Falling in love with you was never the plan. We were friends that met at the perfect time, when the universe knew we needed each other. I can still remember the day we met and how I knew from that first moment that you were going to be someone special in my life. Your smile was infectious, and you commanded the presence of everyone in the room. When I think about that day, I never could have imagined how my heart would open to you. I never could have imagined how easy it would feel to be around you. That’s what love is supposed to feel like, though, isn’t it? It shouldn’t be a game, it should be two people who make each other feel deeply seen. That’s what you do for me; you make me feel seen so deeply that I could never go back.
When I’m around you, I sink into comfort like it’s my favorite reading chair. It feels easy and natural to be there, almost like it was meant for us all along. We are not an “us”, though. I have thought of all the ways I could tell you how I feel, but it always comes back to the thought that I could lose what little bit of you I currently have. It’s selfish and self-destructive, but when you have this type of connection, you hold on to it. Some would call this love unrequited, but it will never be the case because I’ll never tell you.
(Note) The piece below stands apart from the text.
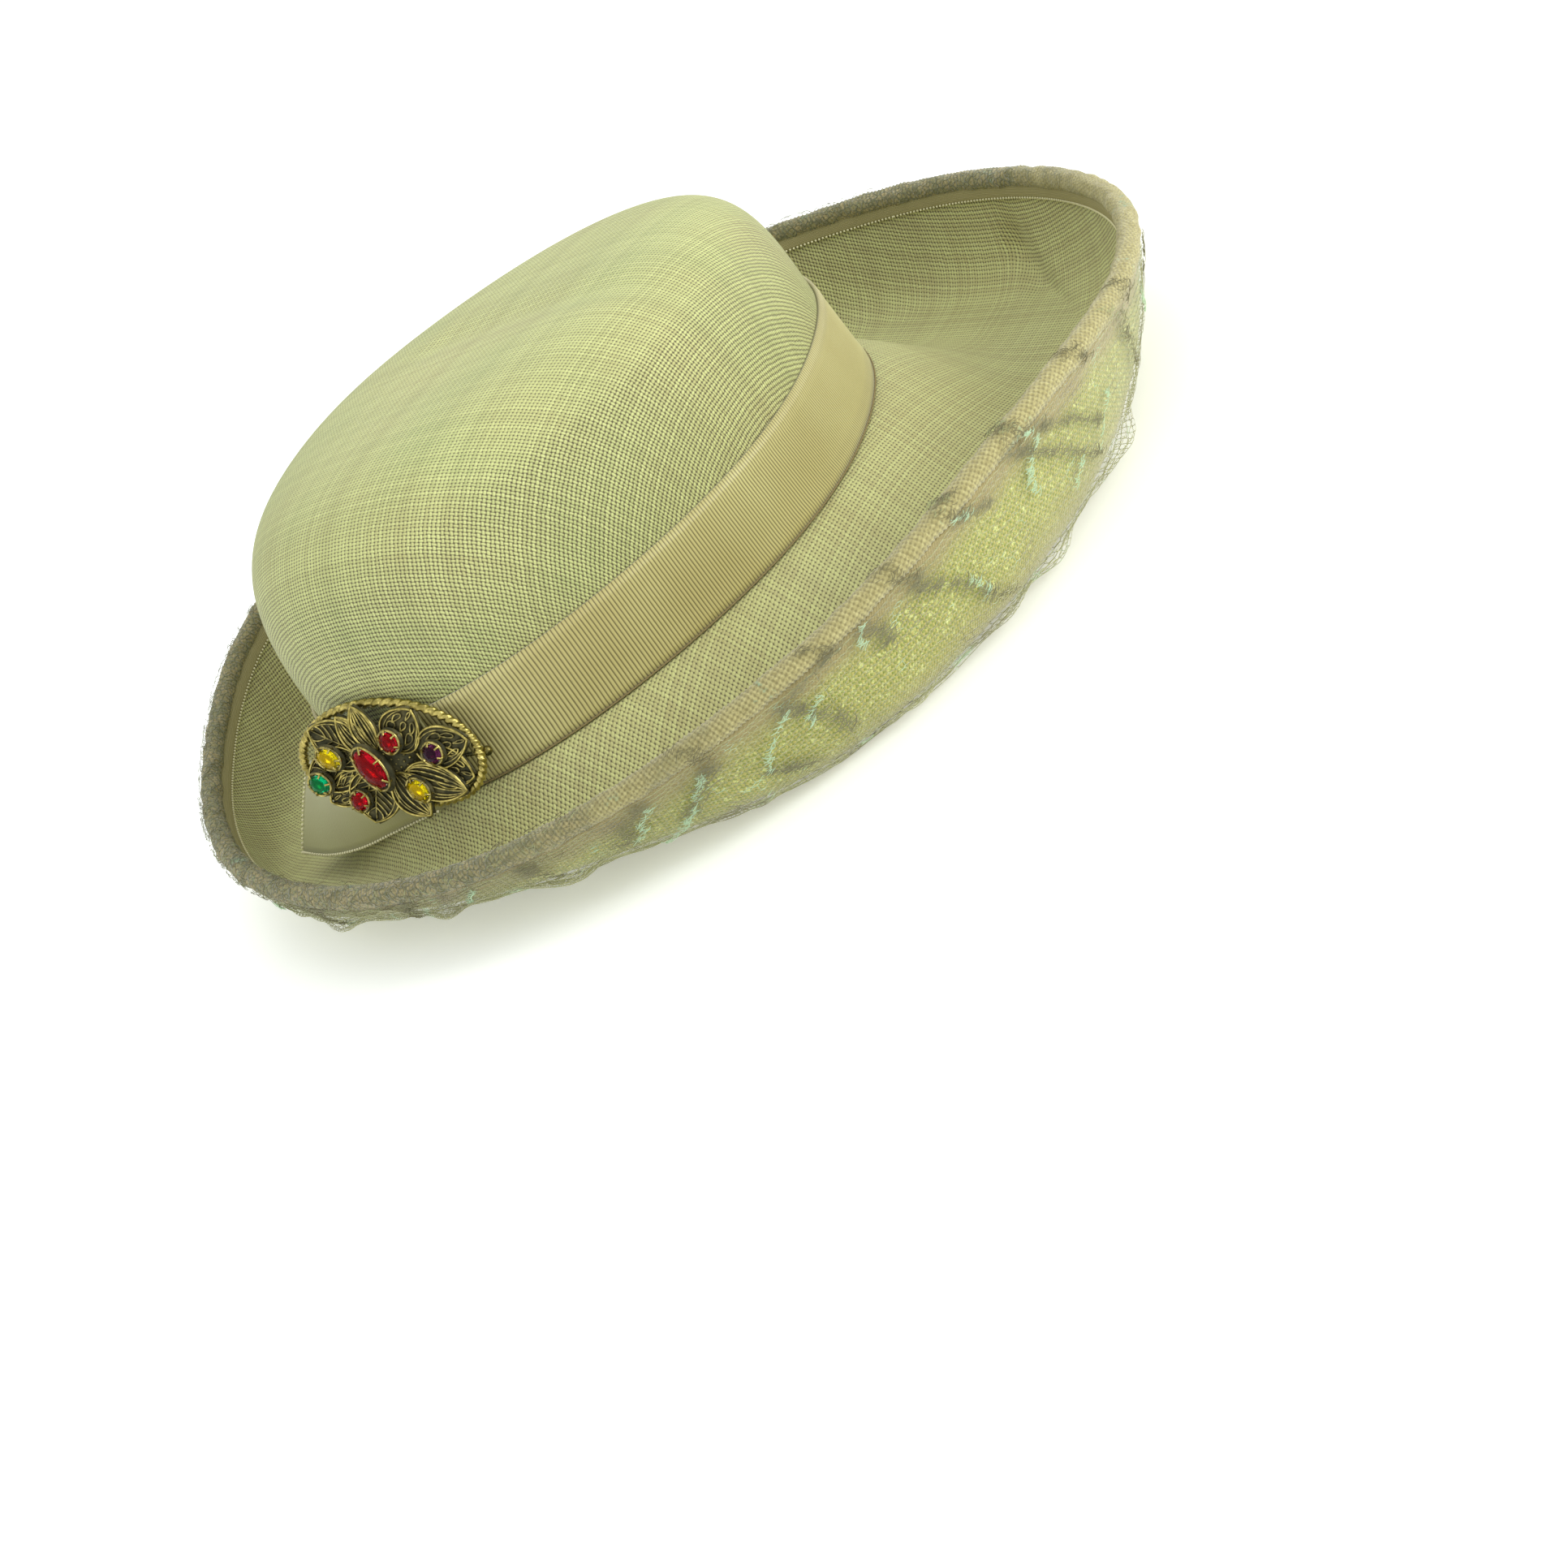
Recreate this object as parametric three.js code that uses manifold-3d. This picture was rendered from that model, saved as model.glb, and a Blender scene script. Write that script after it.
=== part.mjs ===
// A breton hat of khaki straw cloth: an oval crown, a brim that dips and then turns up all round,
// a rolled edge, a ribbon with a loose end at the back, and a brooch with seven stones on the ribbon.
// Millimetres, +Z up, the front of the hat towards -Y, the wearer's left towards +X.
import * as THREE from 'three';
import Module from 'manifold-3d';
import { mergeVertices } from 'three/addons/utils/BufferGeometryUtils.js';

const wasm = await Module();
wasm.setup();

// Head oval, measured on the outside of the ribbon at its lower edge.
const headHalfLength = 99.5;
const headHalfWidth = 78.5;
const headPinch = 0.027;

// Ribbon: a one inch grosgrain, leaning in towards its upper edge.
const ribbonHeight = 25.4;
const ribbonThickness = 1.0;
const ribbonLeanLength = 1.1;
const ribbonLeanWidth = 2.3;

// Crown: height at the middle, how much higher it is at the back, and how square its shoulder is.
const crownHeight = 75.4;
const crownBackRise = 7.1;
const crownTopForward = 3.6;
const crownSquareness = 5.07;
const crownFrontSquareness = 0.3;
const strawThickness = 1.6;

// Cloth layers of the brim, from the top down, with a gap between neighbours.
const gap = 0.3;
const layerGap = 0.4;
const clothThickness = 1.0;

// Rolled edge and the tape that lies inside it.
const rollRadius = 3.4;
const tapeWidth = 3.6;
const tapeThickness = 0.8;
const tapeLift = 0.4;

// The brim's cloth lies flat on a surface over this width at its lowest line.
const restWidth = 9.0;
const restLevel = -23.5;
const brimDropAngle = 28;
const innerFullness = 1.1;
const outerFullness = 1.2;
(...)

Maybe someday I’ll look back and laugh, having moved on. Perhaps years from now, I will tell you about the time I spent loving you from afar. Today will not be that day, though. Instead, I will be grateful for what loving you has done for me. Loving you has shown me what I can truly have in a partner. While my heart misses you often, I will take our inside jokes and knowing glances across a crowded room. I will tell you how much I adore you and what your friendship means to me. I will hold on to this love that I can’t imagine ever feeling with another.
Thank you for this love. Thank you for all the things you do that piss me off, make me laugh, make me proud of you, and most of all, make me so happy for that sunny summer day that I got to see your smile for the first time. I’m writing down these words so I never forget these feelings. While I yearn to move on and let you go, I never want to forget this. I never want to forget the moment I woke up to what love could really be like. Loving you has been a gift that I will always cherish, even if it’s a gift that you’ll never get to open.